- Given request -
Copy out exactly the lines from the start of the data to the line containing "front = face". Include both.

- Data block -
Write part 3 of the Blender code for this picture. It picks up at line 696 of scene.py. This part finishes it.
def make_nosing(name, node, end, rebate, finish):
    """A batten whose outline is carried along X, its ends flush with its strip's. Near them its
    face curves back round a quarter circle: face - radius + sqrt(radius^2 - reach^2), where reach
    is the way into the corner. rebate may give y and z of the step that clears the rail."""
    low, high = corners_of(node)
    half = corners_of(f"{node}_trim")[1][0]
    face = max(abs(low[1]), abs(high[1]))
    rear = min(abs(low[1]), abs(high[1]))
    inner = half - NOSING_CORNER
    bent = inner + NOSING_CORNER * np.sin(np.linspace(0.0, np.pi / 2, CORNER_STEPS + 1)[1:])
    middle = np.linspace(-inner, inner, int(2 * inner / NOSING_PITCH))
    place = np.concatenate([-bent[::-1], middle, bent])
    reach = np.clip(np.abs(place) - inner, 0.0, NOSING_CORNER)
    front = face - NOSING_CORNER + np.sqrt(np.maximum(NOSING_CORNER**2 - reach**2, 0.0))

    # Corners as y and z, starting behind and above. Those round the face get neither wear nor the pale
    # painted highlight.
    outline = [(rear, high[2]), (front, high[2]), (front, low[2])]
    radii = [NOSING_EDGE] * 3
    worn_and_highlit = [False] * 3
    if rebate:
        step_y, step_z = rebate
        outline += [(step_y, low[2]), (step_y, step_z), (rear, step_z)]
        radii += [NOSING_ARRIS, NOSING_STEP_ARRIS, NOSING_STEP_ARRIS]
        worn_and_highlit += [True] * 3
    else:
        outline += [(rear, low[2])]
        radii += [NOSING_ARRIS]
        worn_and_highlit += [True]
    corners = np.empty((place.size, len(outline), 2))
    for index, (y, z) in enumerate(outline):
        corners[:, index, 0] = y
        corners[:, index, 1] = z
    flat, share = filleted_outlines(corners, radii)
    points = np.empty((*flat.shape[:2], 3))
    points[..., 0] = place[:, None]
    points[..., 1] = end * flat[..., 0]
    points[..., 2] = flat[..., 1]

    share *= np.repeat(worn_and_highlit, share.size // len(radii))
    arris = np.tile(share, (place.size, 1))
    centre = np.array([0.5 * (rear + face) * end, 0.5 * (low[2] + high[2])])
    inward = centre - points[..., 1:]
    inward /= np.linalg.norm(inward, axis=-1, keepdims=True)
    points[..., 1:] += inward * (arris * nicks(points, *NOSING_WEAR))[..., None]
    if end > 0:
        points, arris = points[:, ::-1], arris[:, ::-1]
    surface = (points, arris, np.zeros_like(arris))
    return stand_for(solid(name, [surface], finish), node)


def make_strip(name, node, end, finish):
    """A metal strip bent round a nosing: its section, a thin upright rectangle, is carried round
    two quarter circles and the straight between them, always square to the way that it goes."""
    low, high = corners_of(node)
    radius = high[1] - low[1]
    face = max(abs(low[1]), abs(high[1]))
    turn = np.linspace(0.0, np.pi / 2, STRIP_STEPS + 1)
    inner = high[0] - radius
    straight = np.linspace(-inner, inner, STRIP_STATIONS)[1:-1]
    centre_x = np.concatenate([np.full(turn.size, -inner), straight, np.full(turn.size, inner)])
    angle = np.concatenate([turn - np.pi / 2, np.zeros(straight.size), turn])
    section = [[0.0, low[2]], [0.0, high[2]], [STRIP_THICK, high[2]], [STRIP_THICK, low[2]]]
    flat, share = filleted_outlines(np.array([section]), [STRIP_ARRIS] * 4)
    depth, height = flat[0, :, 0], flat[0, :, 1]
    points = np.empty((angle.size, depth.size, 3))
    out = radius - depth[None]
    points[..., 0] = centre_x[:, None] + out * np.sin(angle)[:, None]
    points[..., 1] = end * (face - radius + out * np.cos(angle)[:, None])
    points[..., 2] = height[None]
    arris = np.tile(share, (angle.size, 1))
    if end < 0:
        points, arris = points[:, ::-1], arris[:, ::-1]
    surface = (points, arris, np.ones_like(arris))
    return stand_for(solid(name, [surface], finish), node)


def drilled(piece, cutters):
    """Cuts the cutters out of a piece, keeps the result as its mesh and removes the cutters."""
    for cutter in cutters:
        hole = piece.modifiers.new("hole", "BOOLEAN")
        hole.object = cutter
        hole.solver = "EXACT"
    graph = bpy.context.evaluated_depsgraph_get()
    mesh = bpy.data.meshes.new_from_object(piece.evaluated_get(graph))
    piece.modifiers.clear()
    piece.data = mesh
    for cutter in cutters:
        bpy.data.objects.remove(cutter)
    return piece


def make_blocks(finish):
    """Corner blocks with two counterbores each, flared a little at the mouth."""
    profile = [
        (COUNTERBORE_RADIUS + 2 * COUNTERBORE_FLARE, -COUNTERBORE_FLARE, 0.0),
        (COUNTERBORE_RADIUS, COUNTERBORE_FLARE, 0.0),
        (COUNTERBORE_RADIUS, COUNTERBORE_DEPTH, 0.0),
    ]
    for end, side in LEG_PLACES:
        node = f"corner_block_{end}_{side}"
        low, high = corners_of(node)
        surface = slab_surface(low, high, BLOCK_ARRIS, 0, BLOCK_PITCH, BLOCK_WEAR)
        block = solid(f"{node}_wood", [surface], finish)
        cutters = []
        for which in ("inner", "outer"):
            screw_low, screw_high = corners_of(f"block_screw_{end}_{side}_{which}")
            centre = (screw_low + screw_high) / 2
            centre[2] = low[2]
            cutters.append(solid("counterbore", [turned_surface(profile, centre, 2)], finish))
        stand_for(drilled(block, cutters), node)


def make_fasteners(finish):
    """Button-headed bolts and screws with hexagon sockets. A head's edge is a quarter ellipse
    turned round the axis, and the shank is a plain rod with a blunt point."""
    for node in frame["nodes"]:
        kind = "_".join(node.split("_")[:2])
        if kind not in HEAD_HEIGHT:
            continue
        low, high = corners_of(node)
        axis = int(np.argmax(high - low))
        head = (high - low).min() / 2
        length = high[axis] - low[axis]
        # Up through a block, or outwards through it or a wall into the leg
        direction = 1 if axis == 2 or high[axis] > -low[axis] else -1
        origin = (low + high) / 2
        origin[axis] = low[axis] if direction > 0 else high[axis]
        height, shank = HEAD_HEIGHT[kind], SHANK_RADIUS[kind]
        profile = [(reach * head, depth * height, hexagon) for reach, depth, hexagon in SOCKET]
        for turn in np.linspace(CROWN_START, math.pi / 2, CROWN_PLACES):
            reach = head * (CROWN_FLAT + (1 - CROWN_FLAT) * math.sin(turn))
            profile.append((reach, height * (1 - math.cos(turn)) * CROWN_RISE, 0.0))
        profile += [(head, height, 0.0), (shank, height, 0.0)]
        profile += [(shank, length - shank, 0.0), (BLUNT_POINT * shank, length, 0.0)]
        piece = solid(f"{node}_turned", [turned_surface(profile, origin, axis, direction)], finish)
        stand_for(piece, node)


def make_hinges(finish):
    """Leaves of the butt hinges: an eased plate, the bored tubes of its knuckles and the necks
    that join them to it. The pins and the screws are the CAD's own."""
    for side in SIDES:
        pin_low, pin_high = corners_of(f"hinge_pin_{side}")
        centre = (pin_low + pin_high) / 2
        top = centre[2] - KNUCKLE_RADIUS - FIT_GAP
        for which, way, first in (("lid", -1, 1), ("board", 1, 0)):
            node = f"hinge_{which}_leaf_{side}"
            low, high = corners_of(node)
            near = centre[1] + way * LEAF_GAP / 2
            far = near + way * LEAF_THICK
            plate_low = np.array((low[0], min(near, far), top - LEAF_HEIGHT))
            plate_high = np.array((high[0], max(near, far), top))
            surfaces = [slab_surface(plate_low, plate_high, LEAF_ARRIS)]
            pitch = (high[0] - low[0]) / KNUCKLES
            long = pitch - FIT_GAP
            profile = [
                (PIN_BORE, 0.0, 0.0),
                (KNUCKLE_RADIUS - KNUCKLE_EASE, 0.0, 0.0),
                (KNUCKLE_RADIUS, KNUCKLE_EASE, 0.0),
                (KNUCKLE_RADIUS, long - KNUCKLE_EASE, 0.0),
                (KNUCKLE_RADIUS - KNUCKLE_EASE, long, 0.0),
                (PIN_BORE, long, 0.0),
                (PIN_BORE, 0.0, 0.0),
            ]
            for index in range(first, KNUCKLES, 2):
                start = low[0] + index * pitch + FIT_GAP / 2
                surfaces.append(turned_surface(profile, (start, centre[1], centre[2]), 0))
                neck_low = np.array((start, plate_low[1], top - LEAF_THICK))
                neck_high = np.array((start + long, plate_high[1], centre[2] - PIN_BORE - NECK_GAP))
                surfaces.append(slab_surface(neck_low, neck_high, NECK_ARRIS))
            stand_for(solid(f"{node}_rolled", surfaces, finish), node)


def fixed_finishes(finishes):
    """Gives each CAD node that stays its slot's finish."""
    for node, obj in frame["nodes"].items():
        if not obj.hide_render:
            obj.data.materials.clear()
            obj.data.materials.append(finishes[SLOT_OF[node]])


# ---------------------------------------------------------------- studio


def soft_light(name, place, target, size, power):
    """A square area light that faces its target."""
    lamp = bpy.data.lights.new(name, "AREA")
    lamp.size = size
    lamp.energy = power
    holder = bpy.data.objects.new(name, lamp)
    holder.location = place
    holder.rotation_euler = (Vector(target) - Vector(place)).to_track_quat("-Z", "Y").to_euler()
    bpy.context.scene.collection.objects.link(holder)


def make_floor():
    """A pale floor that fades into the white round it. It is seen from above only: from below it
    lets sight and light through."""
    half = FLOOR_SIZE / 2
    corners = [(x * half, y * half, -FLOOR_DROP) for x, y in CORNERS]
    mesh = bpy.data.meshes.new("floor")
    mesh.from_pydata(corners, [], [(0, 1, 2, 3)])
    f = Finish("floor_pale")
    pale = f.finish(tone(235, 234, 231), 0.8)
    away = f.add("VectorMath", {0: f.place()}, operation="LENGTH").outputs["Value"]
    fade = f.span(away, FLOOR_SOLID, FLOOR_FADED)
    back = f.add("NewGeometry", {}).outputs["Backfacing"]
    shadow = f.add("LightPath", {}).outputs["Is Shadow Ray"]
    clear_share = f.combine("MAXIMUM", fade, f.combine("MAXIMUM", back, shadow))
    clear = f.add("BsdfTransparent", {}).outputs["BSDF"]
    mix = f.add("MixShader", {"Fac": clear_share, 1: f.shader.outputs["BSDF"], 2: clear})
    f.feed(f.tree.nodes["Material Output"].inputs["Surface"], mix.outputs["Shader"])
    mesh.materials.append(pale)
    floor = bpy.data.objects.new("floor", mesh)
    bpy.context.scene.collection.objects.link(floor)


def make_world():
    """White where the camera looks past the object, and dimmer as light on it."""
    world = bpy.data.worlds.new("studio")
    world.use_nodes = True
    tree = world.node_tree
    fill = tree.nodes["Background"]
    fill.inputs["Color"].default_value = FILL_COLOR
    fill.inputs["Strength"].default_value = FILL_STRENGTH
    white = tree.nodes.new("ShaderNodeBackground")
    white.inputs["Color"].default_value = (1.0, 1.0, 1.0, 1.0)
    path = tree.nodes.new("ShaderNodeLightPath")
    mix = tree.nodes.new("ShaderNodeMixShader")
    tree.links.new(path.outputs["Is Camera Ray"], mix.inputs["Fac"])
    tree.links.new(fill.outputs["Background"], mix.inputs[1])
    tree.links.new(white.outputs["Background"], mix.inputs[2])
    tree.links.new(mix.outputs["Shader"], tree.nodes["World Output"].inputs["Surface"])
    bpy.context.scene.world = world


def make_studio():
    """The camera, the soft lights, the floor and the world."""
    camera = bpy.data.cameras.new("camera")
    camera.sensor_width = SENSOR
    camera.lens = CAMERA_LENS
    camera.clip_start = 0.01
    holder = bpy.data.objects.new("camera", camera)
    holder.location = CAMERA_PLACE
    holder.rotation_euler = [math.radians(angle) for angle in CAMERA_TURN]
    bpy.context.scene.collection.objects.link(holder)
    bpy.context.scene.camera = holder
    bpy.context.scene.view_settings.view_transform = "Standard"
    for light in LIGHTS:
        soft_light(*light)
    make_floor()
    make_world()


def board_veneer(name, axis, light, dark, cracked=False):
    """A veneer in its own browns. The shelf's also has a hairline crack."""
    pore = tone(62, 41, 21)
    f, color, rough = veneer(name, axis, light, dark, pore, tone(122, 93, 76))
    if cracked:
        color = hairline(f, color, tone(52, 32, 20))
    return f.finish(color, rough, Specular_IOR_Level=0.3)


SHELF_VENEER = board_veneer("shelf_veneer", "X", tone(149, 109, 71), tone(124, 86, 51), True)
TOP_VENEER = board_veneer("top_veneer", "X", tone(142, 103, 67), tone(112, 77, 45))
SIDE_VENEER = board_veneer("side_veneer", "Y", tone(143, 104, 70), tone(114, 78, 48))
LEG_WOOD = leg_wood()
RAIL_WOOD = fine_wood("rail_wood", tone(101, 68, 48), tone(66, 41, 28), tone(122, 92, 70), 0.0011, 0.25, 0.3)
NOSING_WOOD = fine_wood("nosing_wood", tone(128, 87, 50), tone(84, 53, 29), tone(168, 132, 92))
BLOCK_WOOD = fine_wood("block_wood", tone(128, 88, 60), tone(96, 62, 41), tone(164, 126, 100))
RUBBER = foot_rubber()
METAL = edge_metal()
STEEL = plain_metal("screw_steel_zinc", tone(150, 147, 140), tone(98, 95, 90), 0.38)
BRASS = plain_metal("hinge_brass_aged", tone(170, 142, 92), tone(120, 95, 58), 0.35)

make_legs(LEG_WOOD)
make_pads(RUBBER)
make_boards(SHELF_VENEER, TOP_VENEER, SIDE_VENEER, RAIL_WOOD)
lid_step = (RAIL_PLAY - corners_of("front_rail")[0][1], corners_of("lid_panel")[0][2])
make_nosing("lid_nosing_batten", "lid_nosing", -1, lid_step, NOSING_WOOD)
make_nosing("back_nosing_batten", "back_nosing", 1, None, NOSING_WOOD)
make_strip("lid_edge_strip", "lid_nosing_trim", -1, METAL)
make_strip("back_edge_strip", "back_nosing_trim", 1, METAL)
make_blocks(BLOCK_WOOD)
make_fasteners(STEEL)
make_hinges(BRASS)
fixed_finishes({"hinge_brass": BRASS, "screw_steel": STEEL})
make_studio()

- Solution to the problem -
Write part 3 of the Blender code for this picture. It picks up at line 696 of scene.py. This part finishes it.
def make_nosing(name, node, end, rebate, finish):
    """A batten whose outline is carried along X, its ends flush with its strip's. Near them its
    face curves back round a quarter circle: face - radius + sqrt(radius^2 - reach^2), where reach
    is the way into the corner. rebate may give y and z of the step that clears the rail."""
    low, high = corners_of(node)
    half = corners_of(f"{node}_trim")[1][0]
    face = max(abs(low[1]), abs(high[1]))
    rear = min(abs(low[1]), abs(high[1]))
    inner = half - NOSING_CORNER
    bent = inner + NOSING_CORNER * np.sin(np.linspace(0.0, np.pi / 2, CORNER_STEPS + 1)[1:])
    middle = np.linspace(-inner, inner, int(2 * inner / NOSING_PITCH))
    place = np.concatenate([-bent[::-1], middle, bent])
    reach = np.clip(np.abs(place) - inner, 0.0, NOSING_CORNER)
    front = face - NOSING_CORNER + np.sqrt(np.maximum(NOSING_CORNER**2 - reach**2, 0.0))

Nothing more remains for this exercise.